**** Source material ****

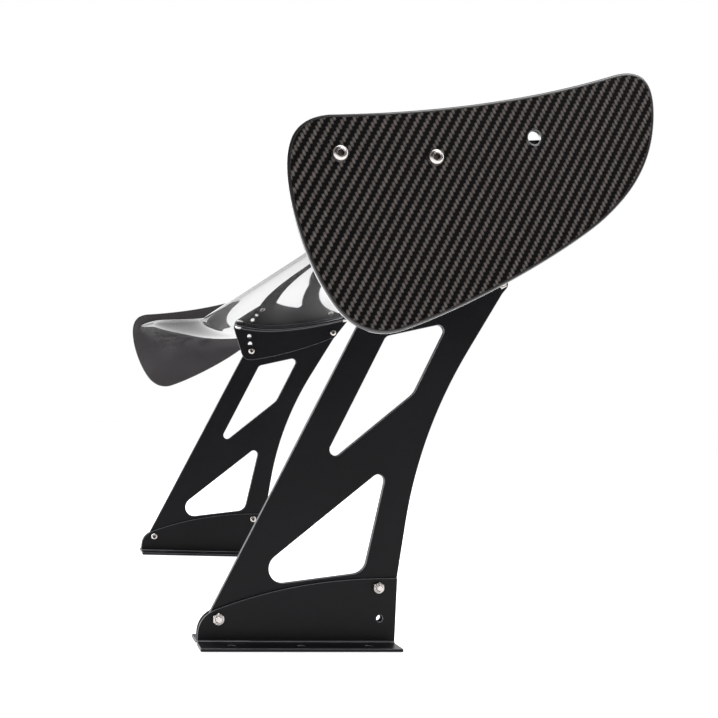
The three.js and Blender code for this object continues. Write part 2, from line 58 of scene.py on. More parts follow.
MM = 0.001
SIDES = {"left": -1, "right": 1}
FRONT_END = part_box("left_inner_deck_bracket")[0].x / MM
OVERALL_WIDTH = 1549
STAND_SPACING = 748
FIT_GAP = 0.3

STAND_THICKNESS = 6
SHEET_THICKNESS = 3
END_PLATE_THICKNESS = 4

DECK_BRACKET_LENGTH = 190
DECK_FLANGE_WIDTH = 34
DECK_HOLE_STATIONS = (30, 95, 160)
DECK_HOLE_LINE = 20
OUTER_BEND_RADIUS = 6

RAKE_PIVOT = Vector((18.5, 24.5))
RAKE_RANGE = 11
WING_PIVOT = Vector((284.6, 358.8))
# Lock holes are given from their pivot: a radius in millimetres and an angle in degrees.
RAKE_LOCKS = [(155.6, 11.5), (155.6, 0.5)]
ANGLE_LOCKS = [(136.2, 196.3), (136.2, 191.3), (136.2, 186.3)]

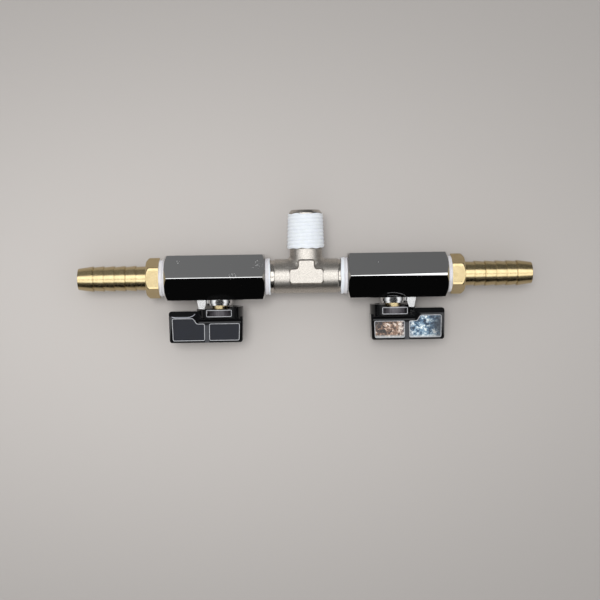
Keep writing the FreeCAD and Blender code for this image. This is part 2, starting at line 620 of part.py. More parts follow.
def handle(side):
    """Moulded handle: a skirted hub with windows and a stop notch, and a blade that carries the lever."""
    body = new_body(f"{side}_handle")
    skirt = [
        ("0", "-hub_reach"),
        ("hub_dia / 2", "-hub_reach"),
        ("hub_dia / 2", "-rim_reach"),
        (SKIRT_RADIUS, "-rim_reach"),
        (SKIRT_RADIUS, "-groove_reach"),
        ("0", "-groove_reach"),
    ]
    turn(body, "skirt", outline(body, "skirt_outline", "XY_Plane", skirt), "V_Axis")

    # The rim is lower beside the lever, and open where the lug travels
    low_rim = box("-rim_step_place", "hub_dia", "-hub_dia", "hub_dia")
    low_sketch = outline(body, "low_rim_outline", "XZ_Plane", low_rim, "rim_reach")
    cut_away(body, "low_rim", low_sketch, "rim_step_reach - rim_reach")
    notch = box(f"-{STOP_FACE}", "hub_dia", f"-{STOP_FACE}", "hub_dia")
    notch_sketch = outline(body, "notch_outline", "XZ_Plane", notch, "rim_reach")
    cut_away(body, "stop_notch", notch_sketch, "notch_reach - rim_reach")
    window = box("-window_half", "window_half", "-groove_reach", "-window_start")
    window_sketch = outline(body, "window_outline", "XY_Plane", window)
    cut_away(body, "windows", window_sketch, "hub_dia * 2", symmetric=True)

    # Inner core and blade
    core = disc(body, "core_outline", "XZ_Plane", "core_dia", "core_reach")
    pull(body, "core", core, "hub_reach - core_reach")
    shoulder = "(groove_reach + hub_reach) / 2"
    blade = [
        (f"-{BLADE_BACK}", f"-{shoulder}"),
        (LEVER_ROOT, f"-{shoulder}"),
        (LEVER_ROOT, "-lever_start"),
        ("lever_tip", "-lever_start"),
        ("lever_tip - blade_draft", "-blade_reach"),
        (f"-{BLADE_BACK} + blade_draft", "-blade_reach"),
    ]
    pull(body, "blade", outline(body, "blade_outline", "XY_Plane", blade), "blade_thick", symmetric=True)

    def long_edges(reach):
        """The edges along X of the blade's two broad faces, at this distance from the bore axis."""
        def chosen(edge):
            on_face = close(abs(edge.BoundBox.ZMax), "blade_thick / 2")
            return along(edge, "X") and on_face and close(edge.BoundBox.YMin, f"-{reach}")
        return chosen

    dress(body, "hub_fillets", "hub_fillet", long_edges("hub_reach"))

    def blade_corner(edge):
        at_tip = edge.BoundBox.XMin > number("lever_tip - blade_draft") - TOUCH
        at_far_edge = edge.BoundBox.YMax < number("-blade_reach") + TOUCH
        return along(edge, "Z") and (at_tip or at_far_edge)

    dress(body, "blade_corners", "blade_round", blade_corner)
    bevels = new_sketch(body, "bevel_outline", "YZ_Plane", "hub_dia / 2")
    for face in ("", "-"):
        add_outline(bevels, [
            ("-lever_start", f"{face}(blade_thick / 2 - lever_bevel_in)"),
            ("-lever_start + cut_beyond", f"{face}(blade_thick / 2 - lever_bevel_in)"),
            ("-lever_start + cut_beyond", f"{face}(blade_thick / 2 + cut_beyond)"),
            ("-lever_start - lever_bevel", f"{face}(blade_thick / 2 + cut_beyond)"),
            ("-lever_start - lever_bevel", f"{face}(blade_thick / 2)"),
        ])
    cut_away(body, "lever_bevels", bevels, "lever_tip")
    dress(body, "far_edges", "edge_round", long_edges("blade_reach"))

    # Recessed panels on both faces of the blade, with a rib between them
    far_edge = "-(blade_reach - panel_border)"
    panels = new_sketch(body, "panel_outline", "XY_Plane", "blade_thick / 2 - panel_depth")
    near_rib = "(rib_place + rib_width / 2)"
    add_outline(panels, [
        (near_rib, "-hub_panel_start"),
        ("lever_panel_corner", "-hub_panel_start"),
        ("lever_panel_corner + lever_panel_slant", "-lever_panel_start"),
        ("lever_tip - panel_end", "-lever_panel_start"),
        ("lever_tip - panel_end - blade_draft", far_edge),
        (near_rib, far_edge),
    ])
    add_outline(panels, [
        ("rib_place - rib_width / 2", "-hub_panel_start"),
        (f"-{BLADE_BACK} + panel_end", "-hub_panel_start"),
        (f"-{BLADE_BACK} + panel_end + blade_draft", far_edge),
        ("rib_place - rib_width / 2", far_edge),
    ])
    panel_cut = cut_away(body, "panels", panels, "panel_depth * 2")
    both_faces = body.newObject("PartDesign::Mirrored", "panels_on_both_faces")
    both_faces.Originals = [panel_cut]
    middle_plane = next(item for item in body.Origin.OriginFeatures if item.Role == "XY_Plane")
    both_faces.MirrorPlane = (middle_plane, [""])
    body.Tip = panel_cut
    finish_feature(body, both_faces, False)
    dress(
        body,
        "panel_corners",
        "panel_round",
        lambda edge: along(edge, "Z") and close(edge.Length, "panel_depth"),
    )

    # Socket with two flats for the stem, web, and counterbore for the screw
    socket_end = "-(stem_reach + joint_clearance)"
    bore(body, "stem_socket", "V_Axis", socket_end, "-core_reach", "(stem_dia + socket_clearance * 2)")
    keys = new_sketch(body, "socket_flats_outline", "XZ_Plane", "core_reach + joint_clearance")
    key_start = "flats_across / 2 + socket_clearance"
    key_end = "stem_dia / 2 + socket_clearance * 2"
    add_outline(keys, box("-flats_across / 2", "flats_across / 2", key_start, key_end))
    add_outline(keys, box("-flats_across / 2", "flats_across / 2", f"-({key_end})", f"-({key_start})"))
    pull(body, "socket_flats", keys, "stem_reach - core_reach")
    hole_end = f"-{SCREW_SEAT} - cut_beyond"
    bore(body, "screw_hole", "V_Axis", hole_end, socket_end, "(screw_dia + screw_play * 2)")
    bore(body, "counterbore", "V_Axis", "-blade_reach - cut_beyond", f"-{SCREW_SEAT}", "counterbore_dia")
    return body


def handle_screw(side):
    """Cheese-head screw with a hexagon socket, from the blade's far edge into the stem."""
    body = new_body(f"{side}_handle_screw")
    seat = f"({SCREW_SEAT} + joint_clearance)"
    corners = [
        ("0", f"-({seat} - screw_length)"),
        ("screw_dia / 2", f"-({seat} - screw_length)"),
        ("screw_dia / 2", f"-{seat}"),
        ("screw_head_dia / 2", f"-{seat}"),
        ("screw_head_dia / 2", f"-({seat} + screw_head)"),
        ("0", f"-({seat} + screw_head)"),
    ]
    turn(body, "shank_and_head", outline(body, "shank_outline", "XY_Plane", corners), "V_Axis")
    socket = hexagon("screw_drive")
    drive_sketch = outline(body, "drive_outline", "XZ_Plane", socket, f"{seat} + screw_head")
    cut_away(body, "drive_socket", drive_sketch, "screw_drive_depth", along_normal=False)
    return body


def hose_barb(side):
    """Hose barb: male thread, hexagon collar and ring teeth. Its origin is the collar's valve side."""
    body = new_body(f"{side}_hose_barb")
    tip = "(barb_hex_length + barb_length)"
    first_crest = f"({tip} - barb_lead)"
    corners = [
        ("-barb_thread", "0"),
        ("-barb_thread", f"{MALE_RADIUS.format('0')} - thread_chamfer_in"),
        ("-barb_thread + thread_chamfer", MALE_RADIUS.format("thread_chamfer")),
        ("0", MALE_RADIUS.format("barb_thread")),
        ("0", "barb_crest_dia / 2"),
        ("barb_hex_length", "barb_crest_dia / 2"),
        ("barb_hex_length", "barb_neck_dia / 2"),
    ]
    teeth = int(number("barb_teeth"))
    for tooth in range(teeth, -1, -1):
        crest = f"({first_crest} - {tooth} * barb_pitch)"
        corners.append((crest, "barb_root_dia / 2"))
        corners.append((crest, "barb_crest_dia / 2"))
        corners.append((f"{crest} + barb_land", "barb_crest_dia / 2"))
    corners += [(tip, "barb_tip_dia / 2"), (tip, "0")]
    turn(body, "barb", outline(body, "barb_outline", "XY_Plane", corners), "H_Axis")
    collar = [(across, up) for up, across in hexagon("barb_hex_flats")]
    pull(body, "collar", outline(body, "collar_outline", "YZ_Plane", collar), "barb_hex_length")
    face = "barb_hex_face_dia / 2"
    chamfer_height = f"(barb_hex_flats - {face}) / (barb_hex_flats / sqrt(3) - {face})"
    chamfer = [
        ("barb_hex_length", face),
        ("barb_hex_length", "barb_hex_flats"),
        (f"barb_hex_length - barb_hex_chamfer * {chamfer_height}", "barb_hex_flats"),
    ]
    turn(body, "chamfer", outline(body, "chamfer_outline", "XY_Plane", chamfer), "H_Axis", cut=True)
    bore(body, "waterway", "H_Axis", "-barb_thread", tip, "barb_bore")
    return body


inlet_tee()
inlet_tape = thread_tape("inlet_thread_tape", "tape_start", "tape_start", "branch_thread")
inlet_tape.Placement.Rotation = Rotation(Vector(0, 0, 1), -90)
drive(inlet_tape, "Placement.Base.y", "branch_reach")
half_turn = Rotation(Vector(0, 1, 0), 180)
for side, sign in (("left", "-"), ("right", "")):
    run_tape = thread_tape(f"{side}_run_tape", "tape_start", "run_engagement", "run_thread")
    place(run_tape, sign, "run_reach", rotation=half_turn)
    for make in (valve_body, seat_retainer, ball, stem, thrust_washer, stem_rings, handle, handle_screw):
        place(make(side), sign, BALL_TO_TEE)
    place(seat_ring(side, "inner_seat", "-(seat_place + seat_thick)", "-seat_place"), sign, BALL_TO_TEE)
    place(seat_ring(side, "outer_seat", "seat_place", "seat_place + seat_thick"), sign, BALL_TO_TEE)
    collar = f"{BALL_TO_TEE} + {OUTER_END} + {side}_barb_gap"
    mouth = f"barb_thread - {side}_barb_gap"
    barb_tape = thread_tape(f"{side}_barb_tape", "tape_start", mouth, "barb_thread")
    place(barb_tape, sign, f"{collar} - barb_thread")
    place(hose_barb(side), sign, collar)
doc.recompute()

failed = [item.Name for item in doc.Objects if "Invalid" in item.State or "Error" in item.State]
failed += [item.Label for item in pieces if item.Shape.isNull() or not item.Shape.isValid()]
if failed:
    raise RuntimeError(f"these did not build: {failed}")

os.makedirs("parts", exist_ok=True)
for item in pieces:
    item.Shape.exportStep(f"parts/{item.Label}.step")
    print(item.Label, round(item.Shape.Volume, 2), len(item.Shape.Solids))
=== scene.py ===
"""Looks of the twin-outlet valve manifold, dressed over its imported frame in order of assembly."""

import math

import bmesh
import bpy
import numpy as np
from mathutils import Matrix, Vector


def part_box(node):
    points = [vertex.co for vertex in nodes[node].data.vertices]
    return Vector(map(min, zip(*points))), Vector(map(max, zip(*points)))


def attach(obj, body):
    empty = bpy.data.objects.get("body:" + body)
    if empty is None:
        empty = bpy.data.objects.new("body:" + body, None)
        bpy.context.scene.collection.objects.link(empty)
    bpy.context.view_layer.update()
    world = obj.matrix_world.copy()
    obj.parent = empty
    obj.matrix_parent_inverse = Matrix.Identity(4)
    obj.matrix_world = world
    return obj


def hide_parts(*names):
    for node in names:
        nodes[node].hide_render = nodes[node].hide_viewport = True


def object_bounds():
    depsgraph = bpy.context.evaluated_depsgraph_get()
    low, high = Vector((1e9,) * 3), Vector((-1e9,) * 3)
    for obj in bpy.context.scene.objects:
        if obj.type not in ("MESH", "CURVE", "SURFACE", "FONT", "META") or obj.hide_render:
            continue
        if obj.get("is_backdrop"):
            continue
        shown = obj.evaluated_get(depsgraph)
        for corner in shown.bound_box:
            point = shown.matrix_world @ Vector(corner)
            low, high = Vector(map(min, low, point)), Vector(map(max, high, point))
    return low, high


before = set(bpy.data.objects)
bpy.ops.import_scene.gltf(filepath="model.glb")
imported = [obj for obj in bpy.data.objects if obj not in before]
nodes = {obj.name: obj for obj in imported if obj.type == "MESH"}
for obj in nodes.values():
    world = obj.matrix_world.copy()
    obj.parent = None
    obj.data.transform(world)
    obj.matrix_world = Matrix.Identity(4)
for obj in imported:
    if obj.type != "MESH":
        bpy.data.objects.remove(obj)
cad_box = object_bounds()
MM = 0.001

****
**** Source material ****

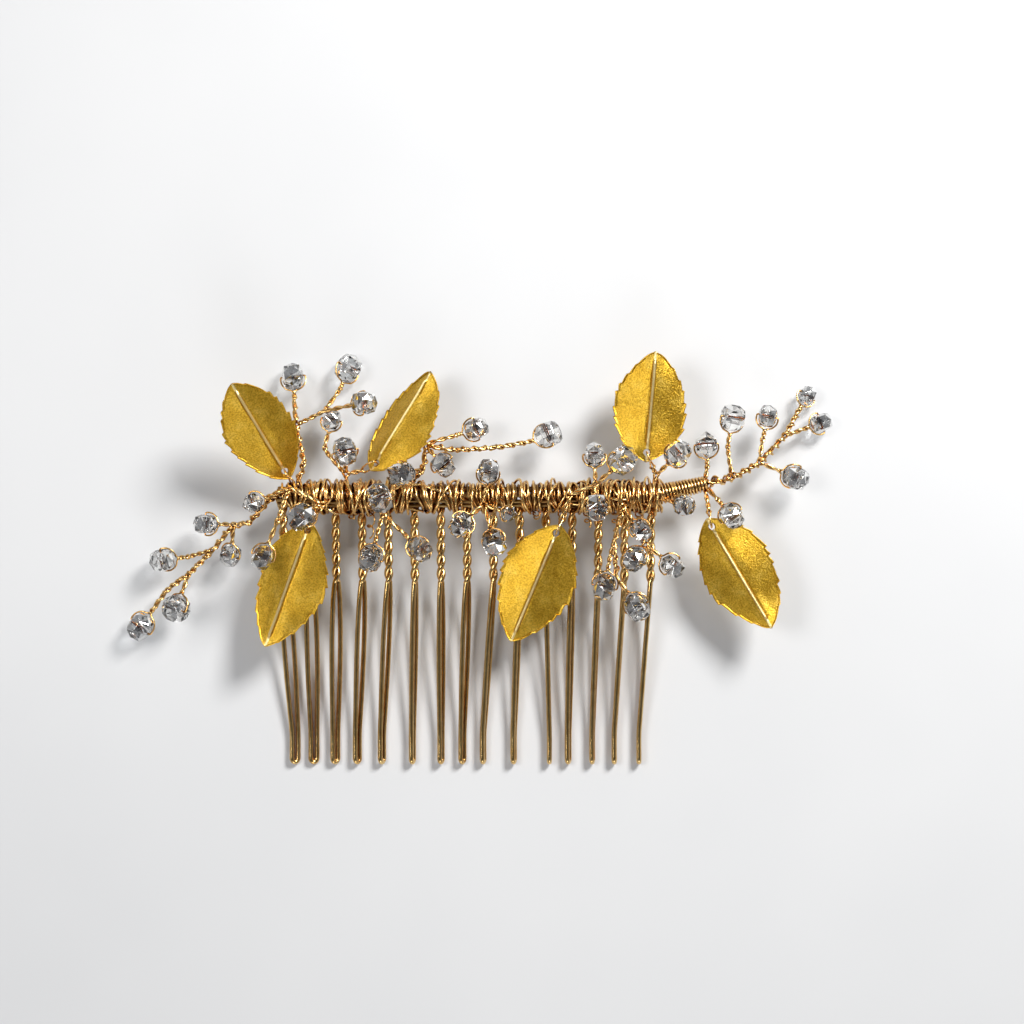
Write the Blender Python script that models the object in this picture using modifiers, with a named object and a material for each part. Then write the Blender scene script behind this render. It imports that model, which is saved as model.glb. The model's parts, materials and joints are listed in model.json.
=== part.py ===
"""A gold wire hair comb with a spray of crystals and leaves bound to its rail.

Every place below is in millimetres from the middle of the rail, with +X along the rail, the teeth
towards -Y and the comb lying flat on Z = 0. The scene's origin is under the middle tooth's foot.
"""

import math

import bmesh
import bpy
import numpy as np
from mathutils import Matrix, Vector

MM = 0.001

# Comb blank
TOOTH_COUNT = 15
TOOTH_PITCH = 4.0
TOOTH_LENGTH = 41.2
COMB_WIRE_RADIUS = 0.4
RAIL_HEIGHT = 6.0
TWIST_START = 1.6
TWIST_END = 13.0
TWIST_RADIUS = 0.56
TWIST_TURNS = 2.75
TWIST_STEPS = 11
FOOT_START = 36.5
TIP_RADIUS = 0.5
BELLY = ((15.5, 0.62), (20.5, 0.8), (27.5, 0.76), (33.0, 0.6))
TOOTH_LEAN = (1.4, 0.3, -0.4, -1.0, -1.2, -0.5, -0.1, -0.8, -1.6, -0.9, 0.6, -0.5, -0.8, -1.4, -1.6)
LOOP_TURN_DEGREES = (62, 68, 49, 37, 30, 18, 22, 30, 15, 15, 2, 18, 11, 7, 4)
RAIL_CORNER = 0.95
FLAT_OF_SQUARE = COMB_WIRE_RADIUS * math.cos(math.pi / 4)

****

What is being asked: Print exactly the lines above from the one with "The three.js and" to the one with "ANGLE_LOCKS = [(136.2, 196.3), (136.2, 191.3), (136.2, 186.3)]", including both.

Finished task:
The three.js and Blender code for this object continues. Write part 2, from line 58 of scene.py on. More parts follow.
MM = 0.001
SIDES = {"left": -1, "right": 1}
FRONT_END = part_box("left_inner_deck_bracket")[0].x / MM
OVERALL_WIDTH = 1549
STAND_SPACING = 748
FIT_GAP = 0.3

STAND_THICKNESS = 6
SHEET_THICKNESS = 3
END_PLATE_THICKNESS = 4

DECK_BRACKET_LENGTH = 190
DECK_FLANGE_WIDTH = 34
DECK_HOLE_STATIONS = (30, 95, 160)
DECK_HOLE_LINE = 20
OUTER_BEND_RADIUS = 6

RAKE_PIVOT = Vector((18.5, 24.5))
RAKE_RANGE = 11
WING_PIVOT = Vector((284.6, 358.8))
# Lock holes are given from their pivot: a radius in millimetres and an angle in degrees.
RAKE_LOCKS = [(155.6, 11.5), (155.6, 0.5)]
ANGLE_LOCKS = [(136.2, 196.3), (136.2, 191.3), (136.2, 186.3)]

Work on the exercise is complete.